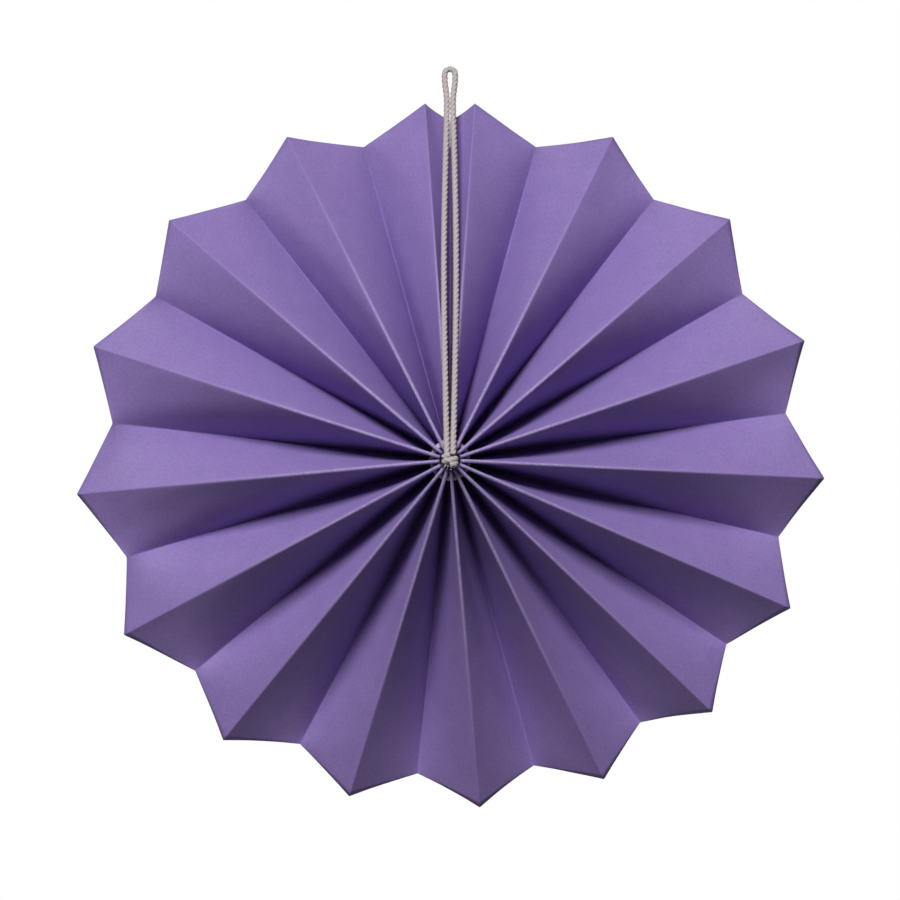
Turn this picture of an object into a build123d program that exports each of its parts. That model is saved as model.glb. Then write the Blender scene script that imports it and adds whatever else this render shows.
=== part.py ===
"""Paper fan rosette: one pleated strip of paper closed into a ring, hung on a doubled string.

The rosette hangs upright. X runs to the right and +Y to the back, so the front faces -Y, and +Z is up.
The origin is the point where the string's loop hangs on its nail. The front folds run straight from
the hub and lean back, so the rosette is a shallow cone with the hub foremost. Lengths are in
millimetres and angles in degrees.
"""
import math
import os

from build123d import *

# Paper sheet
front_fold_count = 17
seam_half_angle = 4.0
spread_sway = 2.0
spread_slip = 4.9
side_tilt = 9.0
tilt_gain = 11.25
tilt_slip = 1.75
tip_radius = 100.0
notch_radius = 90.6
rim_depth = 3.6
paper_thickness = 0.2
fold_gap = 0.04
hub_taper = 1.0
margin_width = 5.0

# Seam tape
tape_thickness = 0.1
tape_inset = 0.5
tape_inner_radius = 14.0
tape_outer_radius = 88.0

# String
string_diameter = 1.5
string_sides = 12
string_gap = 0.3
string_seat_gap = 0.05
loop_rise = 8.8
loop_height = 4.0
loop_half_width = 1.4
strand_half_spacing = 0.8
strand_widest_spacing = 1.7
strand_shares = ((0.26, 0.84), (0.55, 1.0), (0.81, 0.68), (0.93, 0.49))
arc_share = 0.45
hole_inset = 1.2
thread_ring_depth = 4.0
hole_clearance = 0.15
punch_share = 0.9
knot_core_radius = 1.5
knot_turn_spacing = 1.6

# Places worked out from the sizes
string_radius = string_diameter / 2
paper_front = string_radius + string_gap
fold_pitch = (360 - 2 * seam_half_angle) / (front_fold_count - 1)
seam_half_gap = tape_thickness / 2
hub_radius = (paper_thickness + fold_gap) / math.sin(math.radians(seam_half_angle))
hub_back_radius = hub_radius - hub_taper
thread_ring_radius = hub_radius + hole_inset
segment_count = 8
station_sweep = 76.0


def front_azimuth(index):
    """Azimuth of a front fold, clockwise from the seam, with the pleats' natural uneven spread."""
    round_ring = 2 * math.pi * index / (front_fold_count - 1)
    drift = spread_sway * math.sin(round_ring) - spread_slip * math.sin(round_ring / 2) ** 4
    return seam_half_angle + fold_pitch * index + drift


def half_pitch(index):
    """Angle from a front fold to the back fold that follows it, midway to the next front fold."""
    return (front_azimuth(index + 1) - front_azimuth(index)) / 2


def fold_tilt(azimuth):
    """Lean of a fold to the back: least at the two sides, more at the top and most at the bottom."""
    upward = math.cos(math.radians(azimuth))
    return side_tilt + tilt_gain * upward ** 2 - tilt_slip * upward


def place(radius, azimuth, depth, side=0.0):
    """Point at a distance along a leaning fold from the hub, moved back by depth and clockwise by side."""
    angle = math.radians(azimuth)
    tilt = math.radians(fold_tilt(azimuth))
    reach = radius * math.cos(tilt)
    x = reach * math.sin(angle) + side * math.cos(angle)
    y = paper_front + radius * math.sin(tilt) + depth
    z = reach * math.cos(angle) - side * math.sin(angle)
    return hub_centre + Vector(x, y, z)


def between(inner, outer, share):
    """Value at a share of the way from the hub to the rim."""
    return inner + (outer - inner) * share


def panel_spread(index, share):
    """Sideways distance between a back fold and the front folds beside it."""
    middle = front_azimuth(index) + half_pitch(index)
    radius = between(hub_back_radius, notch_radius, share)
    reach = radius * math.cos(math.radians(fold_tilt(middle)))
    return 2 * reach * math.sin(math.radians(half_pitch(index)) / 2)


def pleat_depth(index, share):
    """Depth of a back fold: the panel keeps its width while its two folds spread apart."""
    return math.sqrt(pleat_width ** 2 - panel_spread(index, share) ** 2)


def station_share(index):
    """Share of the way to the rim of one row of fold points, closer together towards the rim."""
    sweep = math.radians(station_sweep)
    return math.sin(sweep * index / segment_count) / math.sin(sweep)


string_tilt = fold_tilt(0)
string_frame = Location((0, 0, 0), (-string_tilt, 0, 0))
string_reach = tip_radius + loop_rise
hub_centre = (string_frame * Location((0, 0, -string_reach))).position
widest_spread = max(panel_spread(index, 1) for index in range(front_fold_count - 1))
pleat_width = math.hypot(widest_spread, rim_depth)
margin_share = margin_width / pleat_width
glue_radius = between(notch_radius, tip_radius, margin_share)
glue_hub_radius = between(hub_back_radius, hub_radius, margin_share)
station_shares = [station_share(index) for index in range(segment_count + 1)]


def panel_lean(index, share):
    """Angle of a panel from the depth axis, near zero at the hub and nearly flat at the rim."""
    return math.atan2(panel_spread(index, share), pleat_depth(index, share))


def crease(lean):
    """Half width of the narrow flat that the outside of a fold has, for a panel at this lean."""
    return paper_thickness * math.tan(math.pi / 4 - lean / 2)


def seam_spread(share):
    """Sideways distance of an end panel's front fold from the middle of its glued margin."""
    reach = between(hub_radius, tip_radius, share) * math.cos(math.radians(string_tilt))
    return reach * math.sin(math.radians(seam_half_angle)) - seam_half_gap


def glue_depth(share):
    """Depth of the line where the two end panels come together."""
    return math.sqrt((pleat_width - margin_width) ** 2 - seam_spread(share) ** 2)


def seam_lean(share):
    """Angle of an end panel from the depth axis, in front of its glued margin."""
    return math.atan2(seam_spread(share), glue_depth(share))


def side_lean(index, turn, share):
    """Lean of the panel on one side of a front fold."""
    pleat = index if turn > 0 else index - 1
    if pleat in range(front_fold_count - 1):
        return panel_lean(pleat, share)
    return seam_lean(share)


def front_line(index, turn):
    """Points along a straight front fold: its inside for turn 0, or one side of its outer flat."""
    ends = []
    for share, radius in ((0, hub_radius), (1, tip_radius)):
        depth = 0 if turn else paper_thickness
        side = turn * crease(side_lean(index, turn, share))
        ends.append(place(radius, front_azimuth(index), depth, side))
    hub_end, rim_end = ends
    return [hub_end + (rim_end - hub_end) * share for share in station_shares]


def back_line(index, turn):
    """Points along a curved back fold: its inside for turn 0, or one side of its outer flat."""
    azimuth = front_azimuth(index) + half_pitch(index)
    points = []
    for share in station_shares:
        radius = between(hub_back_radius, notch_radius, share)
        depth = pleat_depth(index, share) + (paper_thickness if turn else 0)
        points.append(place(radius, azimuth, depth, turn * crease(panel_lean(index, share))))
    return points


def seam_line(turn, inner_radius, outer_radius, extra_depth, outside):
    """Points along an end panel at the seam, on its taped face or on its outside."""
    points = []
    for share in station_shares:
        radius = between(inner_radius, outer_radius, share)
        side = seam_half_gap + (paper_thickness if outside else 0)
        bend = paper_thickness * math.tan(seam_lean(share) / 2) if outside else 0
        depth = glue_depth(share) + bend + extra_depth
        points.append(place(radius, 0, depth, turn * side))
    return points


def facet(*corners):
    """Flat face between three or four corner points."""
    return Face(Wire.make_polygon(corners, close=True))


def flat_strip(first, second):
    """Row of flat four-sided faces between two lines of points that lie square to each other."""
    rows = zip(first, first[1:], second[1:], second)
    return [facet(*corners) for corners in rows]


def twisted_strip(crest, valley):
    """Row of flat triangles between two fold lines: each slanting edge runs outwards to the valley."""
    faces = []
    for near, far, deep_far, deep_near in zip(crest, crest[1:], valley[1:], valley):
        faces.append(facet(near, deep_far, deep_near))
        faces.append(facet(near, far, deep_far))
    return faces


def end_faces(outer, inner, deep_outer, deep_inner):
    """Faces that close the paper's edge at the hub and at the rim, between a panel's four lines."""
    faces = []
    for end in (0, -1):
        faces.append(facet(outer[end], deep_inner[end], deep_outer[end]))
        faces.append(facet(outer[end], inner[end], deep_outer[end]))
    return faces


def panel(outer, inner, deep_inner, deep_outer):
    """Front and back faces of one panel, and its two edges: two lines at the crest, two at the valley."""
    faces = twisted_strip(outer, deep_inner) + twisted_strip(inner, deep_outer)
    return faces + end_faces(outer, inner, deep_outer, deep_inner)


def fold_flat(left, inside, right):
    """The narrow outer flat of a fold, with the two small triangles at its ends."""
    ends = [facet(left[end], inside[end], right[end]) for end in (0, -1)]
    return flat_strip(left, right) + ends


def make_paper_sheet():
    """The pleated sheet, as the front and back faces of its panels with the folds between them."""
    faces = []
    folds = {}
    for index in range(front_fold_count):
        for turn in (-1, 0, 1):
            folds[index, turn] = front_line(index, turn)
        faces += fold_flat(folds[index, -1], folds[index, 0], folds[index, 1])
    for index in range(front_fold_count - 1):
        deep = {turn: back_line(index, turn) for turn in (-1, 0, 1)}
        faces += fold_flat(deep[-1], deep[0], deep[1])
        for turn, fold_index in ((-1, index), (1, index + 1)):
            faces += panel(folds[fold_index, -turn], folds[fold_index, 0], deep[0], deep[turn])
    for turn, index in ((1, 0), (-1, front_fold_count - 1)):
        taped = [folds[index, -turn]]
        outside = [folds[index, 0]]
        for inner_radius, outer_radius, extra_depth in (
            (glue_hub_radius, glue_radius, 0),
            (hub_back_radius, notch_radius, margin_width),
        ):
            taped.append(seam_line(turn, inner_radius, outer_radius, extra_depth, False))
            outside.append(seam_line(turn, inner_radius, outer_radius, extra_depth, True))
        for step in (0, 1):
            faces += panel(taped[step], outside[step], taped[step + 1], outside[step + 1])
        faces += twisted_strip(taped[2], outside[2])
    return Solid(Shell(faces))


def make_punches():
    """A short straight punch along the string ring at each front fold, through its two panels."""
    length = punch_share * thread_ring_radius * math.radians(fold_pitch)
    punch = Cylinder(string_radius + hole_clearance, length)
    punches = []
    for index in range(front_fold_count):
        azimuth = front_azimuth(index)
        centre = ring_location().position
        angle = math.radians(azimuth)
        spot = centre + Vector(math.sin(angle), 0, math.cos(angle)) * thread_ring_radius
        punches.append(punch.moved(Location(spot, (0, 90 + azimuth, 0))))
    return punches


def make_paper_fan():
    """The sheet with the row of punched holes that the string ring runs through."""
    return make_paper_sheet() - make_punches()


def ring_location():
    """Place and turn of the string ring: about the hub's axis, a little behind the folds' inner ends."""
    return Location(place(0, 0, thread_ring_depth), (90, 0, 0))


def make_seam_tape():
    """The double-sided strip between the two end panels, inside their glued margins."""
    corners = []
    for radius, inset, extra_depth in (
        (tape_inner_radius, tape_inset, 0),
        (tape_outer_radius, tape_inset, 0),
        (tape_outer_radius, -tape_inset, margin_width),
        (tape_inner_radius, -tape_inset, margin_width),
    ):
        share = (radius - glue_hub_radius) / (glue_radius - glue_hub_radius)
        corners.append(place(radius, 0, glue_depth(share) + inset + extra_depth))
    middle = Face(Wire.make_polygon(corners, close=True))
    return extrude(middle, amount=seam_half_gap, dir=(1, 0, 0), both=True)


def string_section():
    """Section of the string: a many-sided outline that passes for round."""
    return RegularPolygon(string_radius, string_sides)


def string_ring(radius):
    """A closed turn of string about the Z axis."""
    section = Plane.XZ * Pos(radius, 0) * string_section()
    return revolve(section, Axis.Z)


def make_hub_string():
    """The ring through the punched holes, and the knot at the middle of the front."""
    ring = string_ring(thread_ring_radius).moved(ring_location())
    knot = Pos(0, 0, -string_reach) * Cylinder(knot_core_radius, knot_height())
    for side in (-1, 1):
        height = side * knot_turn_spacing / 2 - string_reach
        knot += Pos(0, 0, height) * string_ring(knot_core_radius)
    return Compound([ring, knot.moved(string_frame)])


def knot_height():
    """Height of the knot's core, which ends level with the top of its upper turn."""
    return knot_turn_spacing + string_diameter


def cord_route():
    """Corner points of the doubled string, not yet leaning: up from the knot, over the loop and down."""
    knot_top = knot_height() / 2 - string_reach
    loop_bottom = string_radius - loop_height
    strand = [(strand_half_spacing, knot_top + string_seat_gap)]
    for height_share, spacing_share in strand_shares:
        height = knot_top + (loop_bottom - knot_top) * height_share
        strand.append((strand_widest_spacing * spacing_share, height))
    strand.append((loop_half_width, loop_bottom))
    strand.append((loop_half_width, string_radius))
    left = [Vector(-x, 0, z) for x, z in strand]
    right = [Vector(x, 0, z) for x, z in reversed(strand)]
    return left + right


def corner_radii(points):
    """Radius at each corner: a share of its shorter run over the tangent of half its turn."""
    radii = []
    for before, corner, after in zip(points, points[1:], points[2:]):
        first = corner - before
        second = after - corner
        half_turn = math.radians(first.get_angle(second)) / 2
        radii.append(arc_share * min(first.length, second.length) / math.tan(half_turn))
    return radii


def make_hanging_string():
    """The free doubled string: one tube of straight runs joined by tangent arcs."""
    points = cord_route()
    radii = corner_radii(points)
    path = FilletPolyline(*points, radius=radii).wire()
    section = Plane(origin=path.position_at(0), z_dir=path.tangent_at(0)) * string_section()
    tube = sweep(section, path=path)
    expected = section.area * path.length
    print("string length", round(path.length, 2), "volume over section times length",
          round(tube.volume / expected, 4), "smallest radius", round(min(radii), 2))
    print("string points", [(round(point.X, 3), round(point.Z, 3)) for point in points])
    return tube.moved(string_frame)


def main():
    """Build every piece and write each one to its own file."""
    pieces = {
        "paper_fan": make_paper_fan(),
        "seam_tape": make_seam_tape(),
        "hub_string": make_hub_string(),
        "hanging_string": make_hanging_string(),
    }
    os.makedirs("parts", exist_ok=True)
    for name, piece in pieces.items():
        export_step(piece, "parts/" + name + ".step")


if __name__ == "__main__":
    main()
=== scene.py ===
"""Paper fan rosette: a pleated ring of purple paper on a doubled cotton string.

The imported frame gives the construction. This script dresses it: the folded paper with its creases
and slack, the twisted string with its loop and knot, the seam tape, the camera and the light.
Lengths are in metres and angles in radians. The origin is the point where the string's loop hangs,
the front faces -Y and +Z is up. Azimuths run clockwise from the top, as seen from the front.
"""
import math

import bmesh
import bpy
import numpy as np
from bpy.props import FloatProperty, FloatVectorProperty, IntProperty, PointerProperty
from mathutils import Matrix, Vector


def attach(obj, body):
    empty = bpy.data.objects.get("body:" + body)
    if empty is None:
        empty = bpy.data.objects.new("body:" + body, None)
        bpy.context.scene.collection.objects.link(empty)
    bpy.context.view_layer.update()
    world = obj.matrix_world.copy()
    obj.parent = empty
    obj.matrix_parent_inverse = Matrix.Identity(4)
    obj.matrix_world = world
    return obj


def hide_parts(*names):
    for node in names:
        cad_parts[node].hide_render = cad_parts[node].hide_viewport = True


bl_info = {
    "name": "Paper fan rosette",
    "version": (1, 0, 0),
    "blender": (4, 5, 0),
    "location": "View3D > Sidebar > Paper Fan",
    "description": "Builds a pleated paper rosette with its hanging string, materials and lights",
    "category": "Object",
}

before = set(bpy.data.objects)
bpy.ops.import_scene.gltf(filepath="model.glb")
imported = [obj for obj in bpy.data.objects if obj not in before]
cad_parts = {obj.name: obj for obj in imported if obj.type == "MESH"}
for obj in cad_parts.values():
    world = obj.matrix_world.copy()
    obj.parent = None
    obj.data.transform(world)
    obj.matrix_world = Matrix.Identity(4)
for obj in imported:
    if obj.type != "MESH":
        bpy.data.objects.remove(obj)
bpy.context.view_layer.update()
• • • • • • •
* DIRECTIONS: From the first line of the data through the line with "margin_width = 5.0", quote each line exactly and add nothing else.

* EXERCISE ANSWER:
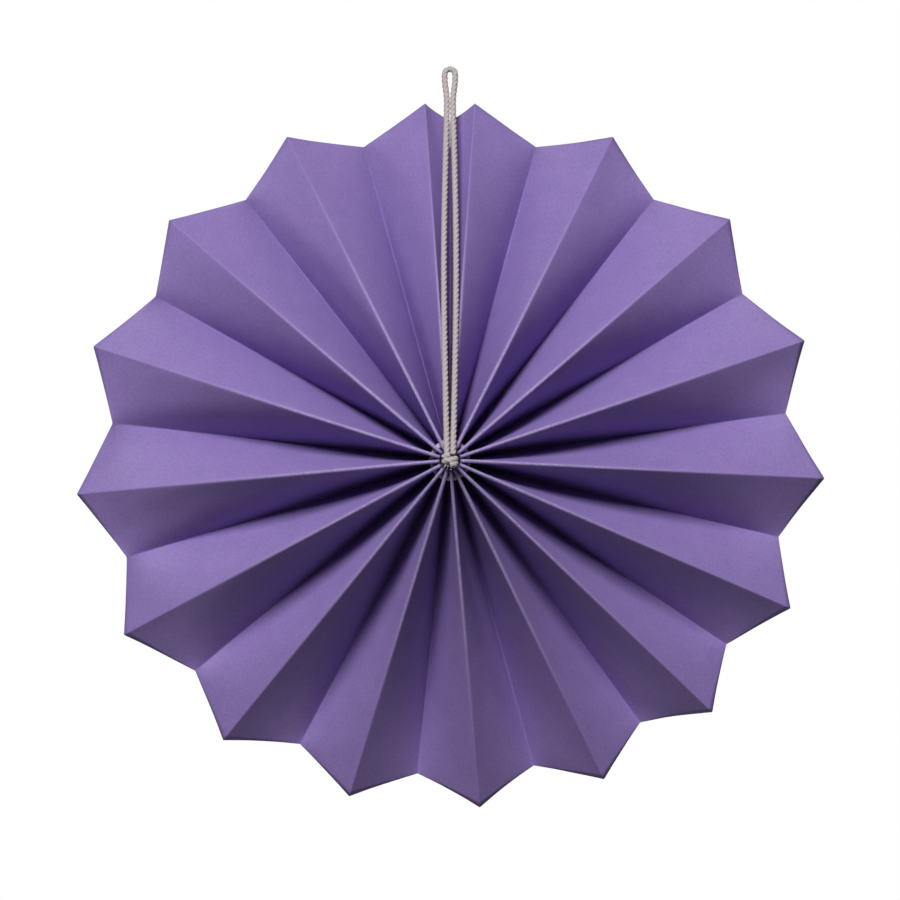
Turn this picture of an object into a build123d program that exports each of its parts. That model is saved as model.glb. Then write the Blender scene script that imports it and adds whatever else this render shows.
=== part.py ===
"""Paper fan rosette: one pleated strip of paper closed into a ring, hung on a doubled string.

The rosette hangs upright. X runs to the right and +Y to the back, so the front faces -Y, and +Z is up.
The origin is the point where the string's loop hangs on its nail. The front folds run straight from
the hub and lean back, so the rosette is a shallow cone with the hub foremost. Lengths are in
millimetres and angles in degrees.
"""
import math
import os

from build123d import *

# Paper sheet
front_fold_count = 17
seam_half_angle = 4.0
spread_sway = 2.0
spread_slip = 4.9
side_tilt = 9.0
tilt_gain = 11.25
tilt_slip = 1.75
tip_radius = 100.0
notch_radius = 90.6
rim_depth = 3.6
paper_thickness = 0.2
fold_gap = 0.04
hub_taper = 1.0
margin_width = 5.0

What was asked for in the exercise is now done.